Cafer Çelik

İyilik - kötülük

Cafer Çelik

İnsanın geçici dünya hayatında huzurlu yaşaması, ebedi ahiret hayatında mükafat görüp mutlu ömür sürmesi için, bilmesi, inanması, gereğini yapması, yaşamının her anında etkin kılmasını emir buyurduğu ilahi esasları peygamberleri vasıtasıyla Allah tebliğ ettirmiştir. Tebliğ edilen ilahi esasların tahrif edilmeyen, insanlığın gelişmesinde huzur bulması, zararlı, yakışıksız, her türlü hallerden korunması için kıyamete kadar uyması gerekli, ilahi esaslarla tamamlanmış, peygamberimiz tarafından uygulanmış, açıklanmış, en ufak değişiklikten korunmuş, Allah kelamı Kur’an elimizdedir. Bilir, inanır, uyar, uygularsak, huzursuzluktan korunacağız, Allah’dan mükafat göreceğiz.
    

İnsanlığın gafletten uyarılması, kötülüklerden korunması, iyiliği yapması için topluluklar bulunması Kur’an Al-i İmran suresi–104. ayetinde “Sizden, hayra çağıran, iyiliği emredip kötülüğü meneden bir topluluk bulunsun. İşte onlar kurtuluşa erenlerdir” Buyrulmaktadır.    
       

Böyle bir topluluğun yapması istenenler çok gerekli, mükafatları çok büyük. İnsanımızın çoğunda iyilik-kötülük bilinci yetersiz. Herkesin gücü nispetinde yapabileceği iyilikler, bildirecekleri, korunacakları, koruyacakları kötülükler var. Çağrının etkin, uygun olması için bulunması istenen topluluk.
       

Köyde, mahallede 3-5 -7kişilik ve daha fazla sayıda kimselerden topluluklar oluşturulabilinir. Bu topluluklar görülen iyiliklere dikkat çeker, örnek alınması, görülen kötülüklerin önlenmesi için çalışabilirler. Diğer yaratıklardan üstün yaratılmışız, onlardan farklı hal ve hareketlerimiz olmalı. Yan bakarak da, yüz asarak da, tebessüm ederek de, tasvip ve tepkimizi gösterebiliriz.                      
       

Yıl (365gün) her günümüzde,haftamızda,ayımızda iyiliği emretmemiz,kötülükleri men etmemiz gerekirken,hiç olmazsa yılın beş gününü iyiliği emre,kötülüğü men etmeyle değerlendirsek,çevrede oluşan kötülükleri azaltıp,yok etmeye çalışsak, yinede çok şeyler yapılır.Olanlara seyirci olmak,insana yakışmayan bir durumdur.. 

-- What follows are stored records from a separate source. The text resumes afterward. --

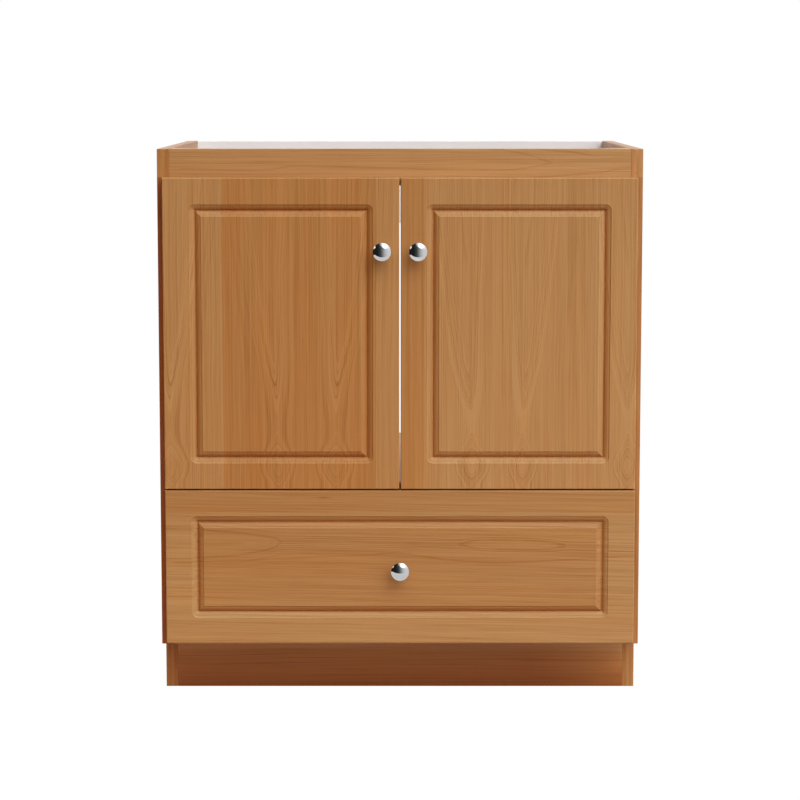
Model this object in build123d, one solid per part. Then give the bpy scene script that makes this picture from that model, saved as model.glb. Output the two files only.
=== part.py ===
from build123d import *
import math
import os

# Sink base cabinet: two doors over one full-width drawer, open top and open back.
# Millimetres. +X is to the right, +Y goes from the front to the back, +Z is up.
# The origin is on the floor, midway across and midway between knob tips and back.

# ---- Driving dimensions: carcass ----
WIDTH = 762.0
HEIGHT = 876.3
DEPTH = 533.4
PANEL = 19.05
TOE_HEIGHT = 86.0
TOE_RECESS = 62.0
TOP_RAIL_HEIGHT = 57.15
MID_RAIL_HEIGHT = 38.1
DECK_TOP = 347.2
HANGING_RAIL_HEIGHT = 146.0
LOWER_BACK_RAIL_HEIGHT = 101.6
EASE = 0.6

# ---- Driving dimensions: doors and drawer front ----
SIDE_REVEAL = 9.5
TOP_REVEAL = 44.45
DOOR_GAP = 2.4
DOOR_BOTTOM = 340.5
FRONT_TOP = 338.3
FRONT_BOTTOM = 92.1
SLAB = 19.05
FRONT_CLEARANCE = 3.0
EDGE_ROUND = 1.4

# ---- Driving dimensions: routed groove round each raised panel ----
GROOVE_INSET = 50.8
GROOVE_RADIUS = 9.525
GROOVE_LIP = 1.5
GROOVE_LIP_DROP = 1.3
GROOVE_DEPTH = 6.4
GROOVE_FLAT = 0.4
GROOVE_BULGE_DEG = 24.0
CUTTER_RISE = 2.0

# ---- Driving dimensions: knobs ----
KNOB_PROJECTION = 26.5
KNOB_DOME_RADIUS = 20.7
KNOB_DOME_SPAN_DEG = 43.0
KNOB_RIM_RADIUS = 1.3
KNOB_RIM_WRAP_DEG = 62.0
KNOB_BASE_RADIUS = 7.8
KNOB_BASE_LIP = 1.2
KNOB_NECK_RADIUS = 5.6
KNOB_NECK_HEIGHT = 5.0
KNOB_FROM_DOOR_EDGE = 27.0
DOOR_KNOB_HEIGHT = 717.6
DRAWER_KNOB_HEIGHT = 211.8
KNOB_SCREW_RADIUS = 2.0
KNOB_SCREW_BITE = 10.0

# ---- Driving dimensions: concealed hinges ----
HINGE_FROM_DOOR_END = 89.0
HINGE_PIVOT_IN = 7.5
HINGE_PIVOT_DEEP = 10.5
CUP_RADIUS = 17.5
CUP_WALL = 1.2
CUP_FLOOR = 0.8
CUP_DEPTH = 13.8
CUP_EDGE = 3.0
CUP_FIT = 0.1
FLANGE = 1.2
FLANGE_HALF_HEIGHT = 31.0
FLANGE_CORNER = 7.0
CHEEK_NEAR = 4.0
CHEEK_FAR = 9.6
CHEEK_REACH = 3.4
CHEEK_INTO_WALL = 0.2
CUP_SCREW_PAST_CENTRE = 5.5
CUP_SCREW_UP = 25.0
PIN_RADIUS = 1.1
PIN_HALF_LENGTH = 8.5
PIN_RUNNING_FIT = 0.05
HUB_RADIUS = 2.2
HUB_HALF_LENGTH = 3.5
ARM_LEG_HALF = 1.0
ARM_OFFSET = 13.5
ARM_WEB = 2.5
ARM_HALF_WIDTH = 7.7
ARM_NECK_BACK = 12.0
ARM_WEB_SPAN = (4.0, 60.0)
ARM_WEB_CORNER = 3.0
ARM_LIP_SPAN = (14.0, 56.0)
ARM_LIP_DROP = 5.0
ARM_LIP_SHEET = 1.4
ARM_SCREWS_BACK = (24.0, 48.0)
ARM_SCREW_RADIUS = 2.0
ARM_SCREW_BITE = 6.0
ARM_SCREW_HEAD_RADIUS = 3.4
ARM_SCREW_HEAD = 1.8
ARM_SCREW_CROSS = 0.9
ARM_SCREW_CROSS_HALF = 2.0
PLATE_SHEET = 2.0
PLATE_WING_SPAN = (26.0, 48.0)
PLATE_WING_HALF_HEIGHT = 24.0
PLATE_WING_CORNER = 6.0
PLATE_SPINE_SPAN = (14.0, 60.0)
PLATE_SPINE_HALF_HEIGHT = 8.0
PLATE_SPINE_CORNER = 2.0
PLATE_SADDLE_SPAN = (16.0, 58.0)
PLATE_SADDLE_HALF_HEIGHT = 5.4
PLATE_SCREW_BACK = 37.0
PLATE_SCREW_UP = 16.0

# ---- Driving dimensions: drawer box and slides ----
BOX_BOARD = 12.7
BOX_DEPTH = 457.2
BOX_HEIGHT = 165.1
BOX_LIFT = 15.0
BOX_BOTTOM_PLY = 6.35
BOX_BOTTOM_UP = 12.7
BOX_TOP_ROUND = 1.5
FRONT_SCREW_OUT = 250.0
FRONT_SCREW_ABOVE_BOTTOM = 42.0
FRONT_SCREW_BELOW_TOP = 32.0
TAILS = 4
TAIL_TIP = 27.0
TAIL_ROOT = 21.0
SLIDE_GAP = 12.7
SLIDE_LENGTH = 450.0
SLIDE_SETBACK = 2.0
SLIDE_CENTRE = 190.0
SLIDE_SHEET = 1.2
SLIDE_LIP = 1.7
SLIDE_SCREWS_BACK = (35.0, 190.0, 415.0)
BALL_RADIUS = 1.6
BALL_PLAY = 0.1
BALLS_PER_STRIP = 8
BALL_PITCH = 16.0
STRIP_HALF_WIDTH = 2.3
STRIP_HALF_SHEET = 0.4
STRIP_FROM_END = 22.0
OUTER_STRIP_OUT = 5.2
INNER_STRIP_OUT = 7.6

# ---- Worked-out planes and edges ----
OVERALL_DEPTH = DEPTH + FRONT_CLEARANCE + SLAB + KNOB_PROJECTION
Y_BACK = OVERALL_DEPTH / 2
Y_FRONT = Y_BACK - DEPTH
Y_SLAB_BACK = Y_FRONT - FRONT_CLEARANCE
Y_SLAB_FRONT = Y_SLAB_BACK - SLAB
Y_TOE = Y_FRONT + TOE_RECESS
X_SIDE = WIDTH / 2
X_INNER = X_SIDE - PANEL
X_DOOR_OUT = X_SIDE - SIDE_REVEAL
X_DOOR_IN = DOOR_GAP / 2
DOOR_TOP = HEIGHT - TOP_REVEAL
FLOOR_TOP = TOE_HEIGHT + PANEL
X_PIVOT = X_DOOR_OUT - HINGE_PIVOT_IN
Y_PIVOT = Y_SLAB_BACK - HINGE_PIVOT_DEEP
X_CUP = X_DOOR_OUT - CUP_EDGE - CUP_RADIUS
X_KNOB = X_DOOR_IN + KNOB_FROM_DOOR_EDGE
HINGE_HEIGHTS = {
    "upper": DOOR_TOP - HINGE_FROM_DOOR_END,
    "lower": DOOR_BOTTOM + HINGE_FROM_DOOR_END,
}
BOX_X = X_INNER - SLIDE_GAP
BOX_Z = FLOOR_TOP + BOX_LIFT


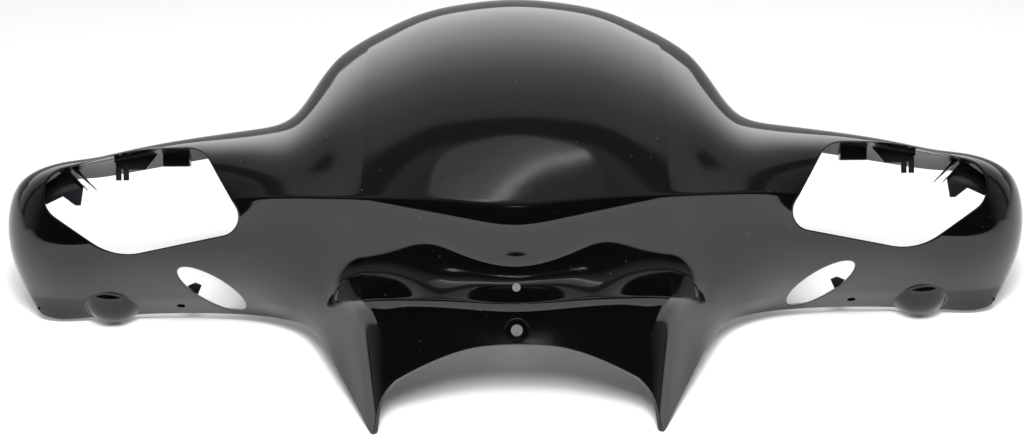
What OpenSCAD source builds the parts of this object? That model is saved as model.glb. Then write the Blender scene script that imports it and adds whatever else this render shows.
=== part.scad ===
// Handlebar cover of a motor scooter: the front shell of the headset, moulded in one piece.
// It is drawn in the mould's frame (x across, y back along the draw, z up) and then laid down
// as it rests on a table, on the two tips of the neck and the undersides of the wings.
// Millimetres.

/* [Overall] */
// Width over the two wing ends
cover_w = 500; // [440:1:560]
// Thickness of the moulded wall
wall_t = 2.6; // [2:0.1:3.4]
// Depth from the brow to the rear rim of the wings
wing_depth = 102; // [92:1:112]

/* [Dome] */
// Width of the dome where it runs into the wings
dome_w = 202; // [180:1:220]
// Height of the dome's crown above the neck tips
dome_h = 206; // [185:1:225]
// Depth from the brow to the rear rim of the dome
dome_depth = 128; // [118:1:142]

/* [Brow and neck] */
// Height of the brow crease above the neck tips
brow_h = 101; // [95:1:108]
// Height of the wings' lower rim above the neck tips
wing_low_h = 50; // [45:1:56]
// Distance between the two neck tips
neck_w = 132; // [116:1:144]

/* [Lamp windows] */
// Growth of each window outline beyond its drawn size
window_grow = 0; // [-4:0.5:2]

/* [Oval holes] */
// Long axis of the oval holes under the wings, as seen along the draw
oval_l = 35; // [26:1:38]
// Short axis of the oval holes, as seen along the draw
oval_s = 13.4; // [9:0.2:15]
// Lean of the long axis, rising towards the wing's end
oval_lean = 33; // [20:1:40]
// Distance of each oval's centre from the middle of the cover
oval_x = 147; // [140:1:156]

/* [Screw holes] */
// Diameter of the lower screw hole
screw_d = 5.3; // [4.5:0.1:6]
// Diameter of the dimple that the screw's head sits in
dimple_d = 11; // [9:0.2:12]
// Depth of the dimple
dimple_t = 1; // [0.6:0.1:1.4]
// Length of the boss behind the lower screw hole
boss_l = 7; // [5:0.5:12]
// Wall around the hole in the boss
boss_wall = 3; // [2:0.2:3.4]
// Diameter of the upper locating hole
peg_d = 3.8; // [3:0.1:5]
// Diameter of the drain hole near each wing's lower rim
drain_d = 4; // [2:0.5:5]

/* [Lever bulges] */
// Outer radius of the bulge that clears the lever under each wing
bulge_r = 16; // [13:0.5:17]
// Distance of each bulge from the middle of the cover
bulge_x = 198; // [190:1:203]

/* [Clips and ribs] */
// Thickness of the ribs inside the wings
rib_t = 1.8; // [1.4:0.1:3]
// Width of the latch block in each wing
latch_w = 13; // [9:0.5:15]
// How far the latch block hangs below the wing's top wall
latch_h = 7; // [5:0.5:10]
// Width of the gusset plate in each wing, at its root
plate_w = 24; // [18:1:28]
// How far the gusset plate hangs below the wing's top wall
plate_h = 6; // [4:0.5:9]
// Diameter of the twin pegs under the gusset plate
twin_d = 2.8; // [2:0.2:3.6]
// Length of the twin pegs below the plate
twin_l = 5; // [3:0.5:8]
// Length of the slanting twin fins near each wing's end
fin_l = 14.5; // [10:0.5:18]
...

Her şeye bir sebep vardır. Bir şeyler yapılmadan hiçbir şey olmaz. Yaratan her şeye sebep yaratmıştır. Sebepleri gücümüz nispetinde yapar, neticeyi Allah’tan bekleriz Olanlarda hissemiz vardır. Yapabileceğimizi yapmamışsak mesuliyetimiz, yaparsak mükafatı vardır. Her halimiz bilinmekte, görülmekte, kayda alınmaktadır. Gafil olmamak, iyilikleri yapmaya, kötülüklerden korunmaya, korumaya özen gösterilmeli, hata ve kusurlara tövbe edip af dilemeli, zamanı israf etmeden, hayırlı değerlendirmelidir. Allah bizlerin mükafat görmemizi, cezayı gerektirir durumlardan korunmamızı ister. 
Dünya imtihan yeridir, neticesi ahrette görülecektir.